In Windows 10 Anniversary Edition, we’ve included in-box support for Bluetooth LE MIDI for any app using the Windows 10 UWP MIDI API.

In Windows 10 Anniversary Edition, we’ve included in-box support for Bluetooth LE MIDI for any app using the Windows 10 UWP MIDI API. This is an addition which requires no changes to your code, as the interface itself is simply another transparent transport surfaced by the MIDI API.

This type of MIDI interface uses the Bluetooth radio already in your PC, Phone, IoT device or other Windows 10 device to talk to Bluetooth MIDI peripherals such as keyboards, pedals and controllers. Currently the PC itself can’t be a peripheral, but we’re looking at that for the future. Although there are some great DIN MIDI to Bluetooth LE MIDI and similar adapters out there, no additional hardware is required for Bluetooth LE MIDI in Windows 10 as long as your PC has a Bluetooth LE capable radio available.

We know latency is important to musicians, so we made sure our implementation is competitive with other platforms. Of course, Bluetooth has higher latency than a wired USB connection, but that tradeoff can be worth it to eliminate the cable clutter.

When paired, the Bluetooth LE MIDI peripheral will show up as a MIDI device in the device explorer, and will be automatically included in the UWP MIDI device enumeration. This is completely transparent to your application.

For more information on how to discover and pair devices, including Bluetooth LE MIDI devices, please see the Device Enumeration and Pairing example on GitHub.

We added this capability in Windows 10 Anniversary Edition as a direct result of partner and customer feedback. I’m really excited about Bluetooth LE MIDI in Windows 10 and the devices which can now be used on Windows 10.

image1

Desktop application support for the UWP MIDI API

We know that the majority of musicians use desktop Win32 DAWs and utilities when making music. The UWP MIDI API is accessible to desktop applications, but we know that accessing UWP APIs from different languages and build environments can be challenging.

To help desktop app developers with the new API and to reduce friction, my colleague Dale Stammen on our WDG/PAX Spark team put together a Win32 wrapper for the Windows 10 UWP MIDI API.

The work our team does, including this API wrapper, is mostly partner-driven. That means that as a result of requests and feedback, we create things to enable partners to be successful on Windows.

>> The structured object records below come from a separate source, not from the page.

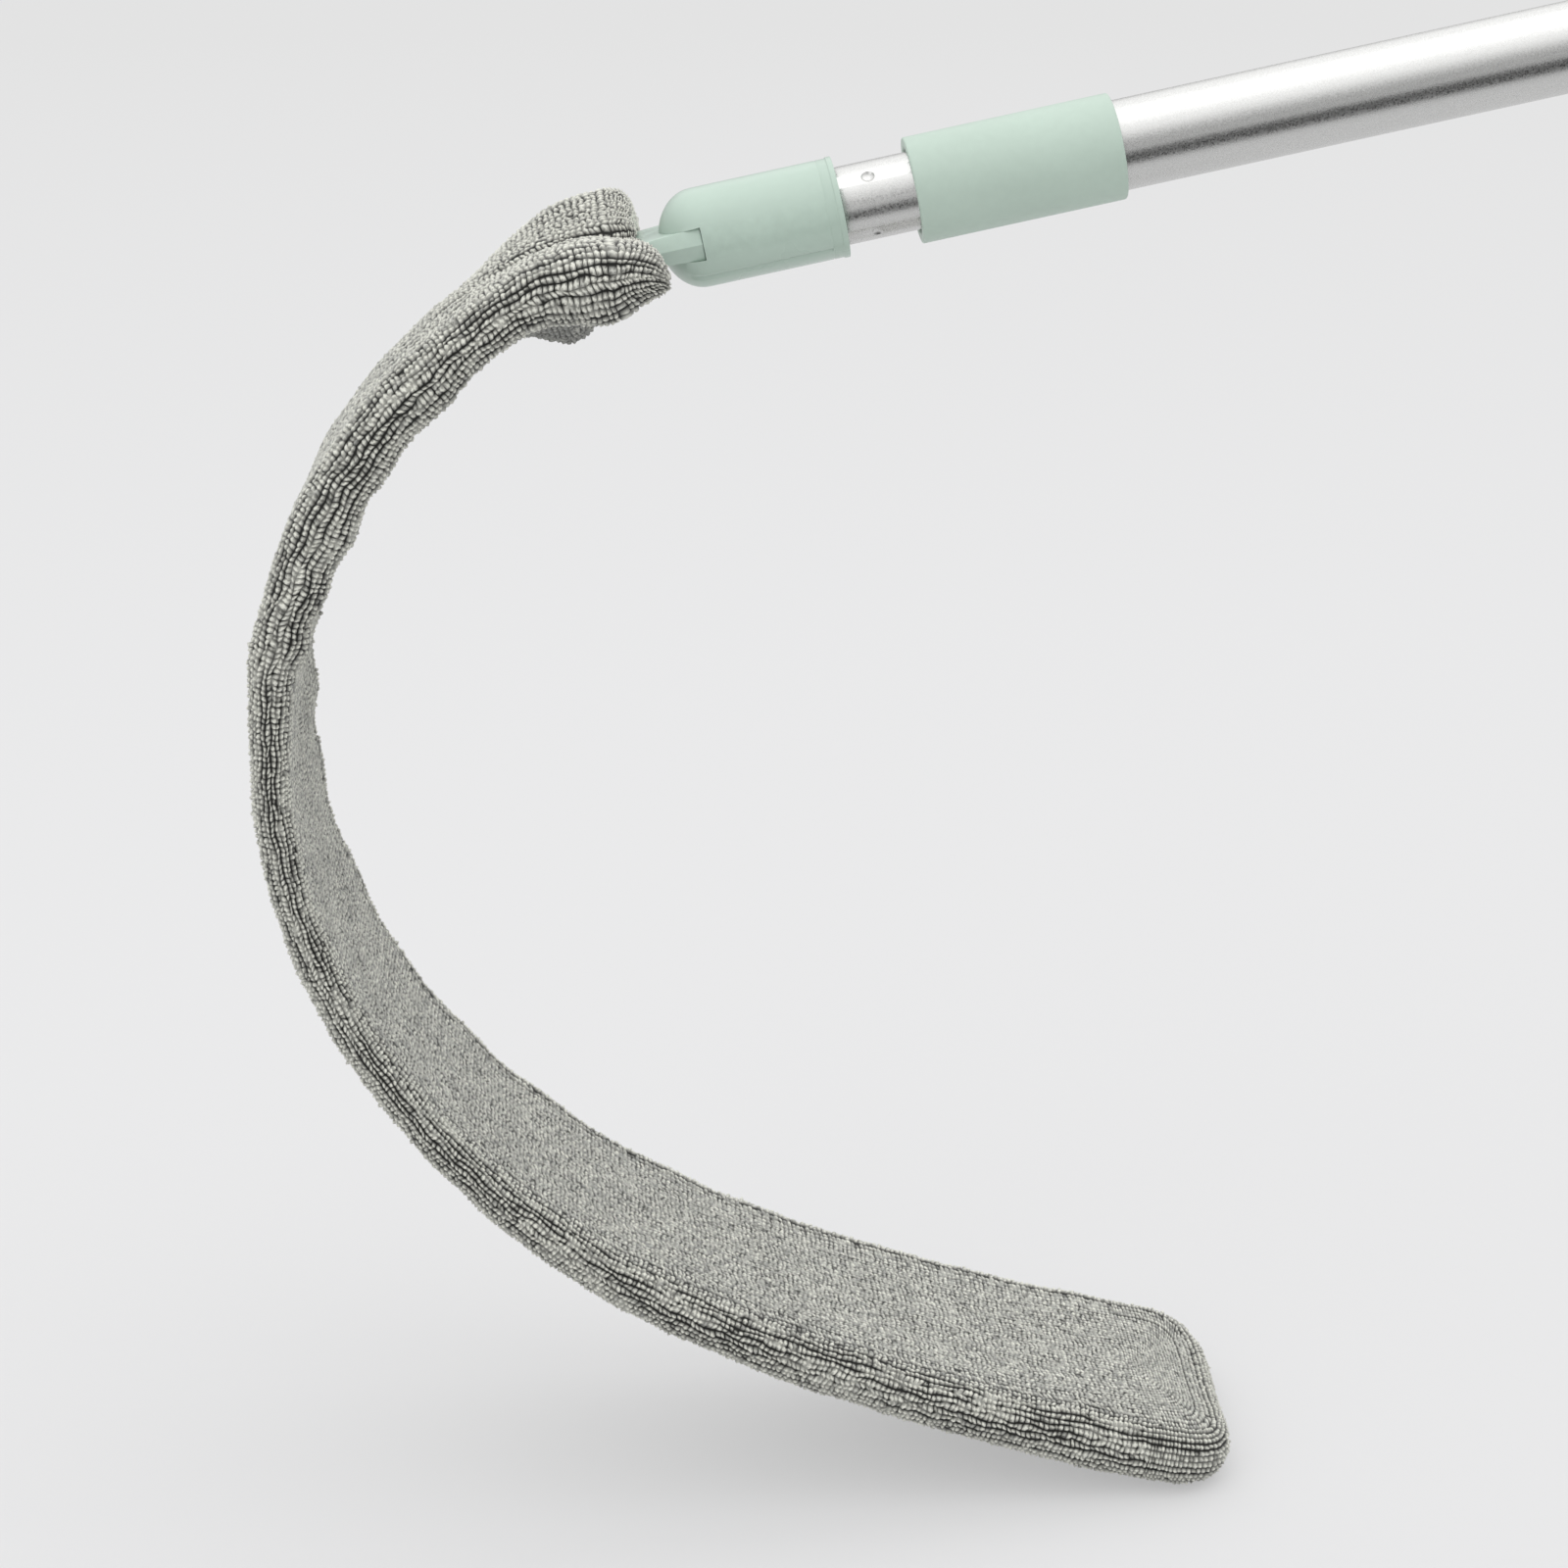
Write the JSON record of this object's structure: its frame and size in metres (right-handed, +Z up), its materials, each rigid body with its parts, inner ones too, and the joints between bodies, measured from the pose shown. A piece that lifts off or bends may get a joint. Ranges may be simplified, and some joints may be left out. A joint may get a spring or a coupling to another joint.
{
  "type": "extendable duster",
  "caption": "Telescopic twist-lock duster whose flat flexible blade, in a looped microfibre sleeve, holds a bend for reaching over and behind things; its grip has a hanging eye.",
  "frame": {"origin": "on the floor under the middle of the bounding box, with the sleeve's tip touching the floor", "axes": "+X along the floor from the head towards the grip, +Y across the blade, away from the side first seen, +Z up; the pole rises towards +X at 11.7 degrees"},
  "size_m": [0.7914, 0.08, 0.4795],
  "materials": {
    "mint_plastic": "satin, pale mint green",
    "connector_plastic": "semi-gloss, pale mint green",
    "pole_aluminium": "fine satin anodised",
    "lock_plastic": "natural moulded",
    "blade_plastic": "smooth moulded",
    "steel": "bright zinc",
    "microfibre": "looped grey microfibre pile"
  },
  "bodies": {
    "handle": {"outer_tube": "pole_aluminium", "front_collar": "mint_plastic", "mouth_bush": "lock_plastic", "grip": "mint_plastic", "end_cap": "mint_plastic"},
    "lock": {"lock_expander": "lock_plastic"},
    "cone": {"lock_cone": "lock_plastic"},
    "head": {"inner_tube": "pole_aluminium", "tip_plug": "lock_plastic", "lock_plug": "lock_plastic", "lock_washer": "steel", "lock_screw": "steel", "connector": "connector_plastic", "neck_tongue": "connector_plastic", "blade_root": "blade_plastic", "blade_rivet_1": "steel", "blade_rivet_2": "steel", "sleeve_mouth": "microfibre"},
    "flex_1": {"blade_1": "blade_plastic", "sleeve_1": "microfibre"},
    "flex_2": {"blade_2": "blade_plastic", "sleeve_2": "microfibre"},
    "flex_3": {"blade_3": "blade_plastic", "sleeve_3": "microfibre"},
    "flex_4": {"blade_4": "blade_plastic", "sleeve_4": "microfibre"},
    "flex_5": {"blade_5": "blade_plastic", "sleeve_5": "microfibre"},
    "flex_6": {"blade_6": "blade_plastic", "sleeve_6": "microfibre"},
    "flex_7": {"blade_7": "blade_plastic", "sleeve_7": "microfibre"},
    "flex_8": {"blade_8": "blade_plastic", "sleeve_8": "microfibre"},
    "flex_9": {"blade_9": "blade_plastic", "sleeve_9": "microfibre"},
    "flex_10": {"blade_10": "blade_plastic", "sleeve_10": "microfibre"}
  },
  "joints": [
    {"name": "pole_extend", "type": "slide", "parent": "handle", "child": "lock", "axis": [-0.9792, 0, -0.2028], "range_m": [0, 0.45]},
    {"name": "pole_twist", "type": "hinge", "parent": "lock", "child": "head", "pos_m": [-0.22955, 0, 0.3429], "axis": [0.9792, 0, 0.2028], "range_deg": [0, 180]},
    {"name": "lock_cone_travel", "type": "slide", "parent": "lock", "child": "cone", "axis": [-0.9792, 0, -0.2028], "range_m": [0, 0.00101]},
    {"name": "blade_flex_1", "type": "hinge", "parent": "head", "child": "flex_1", "pos_m": [-0.32113, 0, 0.32215], "axis": [0, -1, 0], "range_deg": [-22.4, 5.6], "deforming": ["sleeve_mouth", "sleeve_1"]},
    {"name": "blade_flex_2", "type": "hinge", "parent": "flex_1", "child": "flex_2", "pos_m": [-0.35591, 0, 0.29739], "axis": [0, -1, 0], "range_deg": [-25.4, 6.35], "deforming": ["sleeve_1", "sleeve_2"]},
    {"name": "blade_flex_3", "type": "hinge", "parent": "flex_2", "child": "flex_3", "pos_m": [-0.3815, 0, 0.25483], "axis": [0, -1, 0], "range_deg": [-21.2, 5.3], "deforming": ["sleeve_2", "sleeve_3"]},
    {"name": "blade_flex_4", "type": "hinge", "parent": "flex_3", "child": "flex_4", "pos_m": [-0.38966, 0, 0.20578], "axis": [0, -1, 0], "range_deg": [-20, 5], "deforming": ["sleeve_3", "sleeve_4"]},
    {"name": "blade_flex_5", "type": "hinge", "parent": "flex_4", "child": "flex_5", "pos_m": [-0.38048, 0, 0.15688], "axis": [0, -1, 0], "range_deg": [-19.5, 4.88], "deforming": ["sleeve_4", "sleeve_5"]},
    {"name": "blade_flex_6", "type": "hinge", "parent": "flex_5", "child": "flex_6", "pos_m": [-0.35582, 0, 0.1136], "axis": [0, -1, 0], "range_deg": [-15.3, 3.83], "deforming": ["sleeve_5", "sleeve_6"]},
    {"name": "blade_flex_7", "type": "hinge", "parent": "flex_6", "child": "flex_7", "pos_m": [-0.32044, 0, 0.07845], "axis": [0, -1, 0], "range_deg": [-12.7, 3.17], "deforming": ["sleeve_6", "sleeve_7"]},
    {"name": "blade_flex_8", "type": "hinge", "parent": "flex_7", "child": "flex_8", "pos_m": [-0.27828, 0, 0.0517], "axis": [0, -1, 0], "range_deg": [-8, 2], "deforming": ["sleeve_7", "sleeve_8"]},
    {"name": "blade_flex_9", "type": "hinge", "parent": "flex_8", "child": "flex_9", "pos_m": [-0.23268, 0, 0.03126], "axis": [0, -1, 0], "range_deg": [-5.2, 1.3], "deforming": ["sleeve_8", "sleeve_9"]},
    {"name": "blade_flex_10", "type": "hinge", "parent": "flex_9", "child": "flex_10", "pos_m": [-0.18526, 0, 0.01547], "axis": [0, -1, 0], "range_deg": [-6.7, 1.68], "deforming": ["sleeve_9", "sleeve_10"]}
  ],
  "couplings": [
    {"joint": "lock_cone_travel", "follows": "pole_twist", "m_per_rad": 0.00031831}
  ]
}
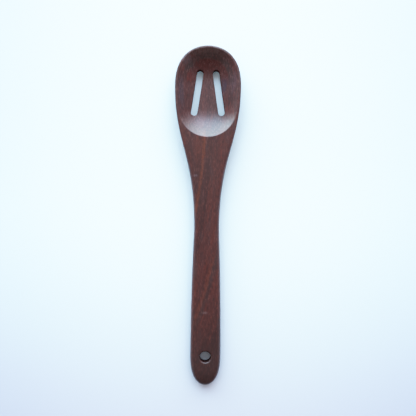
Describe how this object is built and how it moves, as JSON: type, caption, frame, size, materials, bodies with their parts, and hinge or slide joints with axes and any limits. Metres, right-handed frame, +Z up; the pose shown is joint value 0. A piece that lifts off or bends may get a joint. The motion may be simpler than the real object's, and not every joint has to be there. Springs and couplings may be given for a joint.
{
  "type": "slotted serving spoon",
  "caption": "Serving spoon carved from one piece of dark wood, with a deep oval bowl, splayed drain slots through its floor, a slim waist and a hanging hole in the handle.",
  "frame": {"origin": "on the table that the spoon lies on, under the middle of its box", "axes": "+Z up, out of the bowl; +Y along the spoon from the handle's end to the bowl's tip; +X to the right seen from above"},
  "size_m": [0.0588, 0.305, 0.0156],
  "materials": {
    "wood": "oiled satin"
  },
  "bodies": {
    "root": {"spoon": "wood"}
  },
  "joints": []
}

One of the partners we worked with when creating this is Cakewalk, makers of the popular SONAR desktop DAW application.

This is what their developers had to say about the Win32 wrapper for the UWP MIDI API, and our support for Bluetooth LE MIDI:

“We’re happy to see Microsoft supporting the Bluetooth MIDI spec and exposing it to Windows developers through a simplified API. Using the new Win32 wrapper for the UWP MIDI API, we were able to prototype Bluetooth MIDI support very quickly.   At Cakewalk we’re looking ahead to support wireless peripherals, so this is a very welcome addition from Microsoft.”

—  Noel Borthwick, CTO, Cakewalk

 

image2

We love working with great partners like Cakewalk, knowing that the result will directly benefit our mutual customers.

This Win32 wrapper makes it simple to use the API just like any flat Win32 API. It surfaces all the capabilities of the Windows 10 UWP MIDI API, and removes the requirement for your Win32 application to be UWP-aware. Additionally, there’s no requirement to use C++/CX or otherwise change your build tools and processes. Here’s a C++ Win32 console app example:


// open midi out port 0
result = gMidiOutPortOpenFunc(midiPtr, 0, &gMidiOutPort);
if (result != WINRT_NO_ERROR)
{
	cout << "Unable to create Midi Out port" << endl;
	goto cleanup;
}

// send a note on message to the midi out port
unsigned char buffer[3] = { 144, 60 , 127 };
cout << "Sending Note On to midi output port 0" << endl;
gMidiOutPortSendFunc(gMidiOutPort, buffer, 3);

Sleep(500);

// send a note off message to the midi out port
cout << "Sending Note Off to midi output port 0" << endl;
buffer[0] = 128;
gMidiOutPortSendFunc(gMidiOutPort, buffer, 3); 

This API is optimized for working with existing Win32 applications, so we forgo strongly typed MIDI messages and work instead with byte arrays, just like Win32 music app developers are used to.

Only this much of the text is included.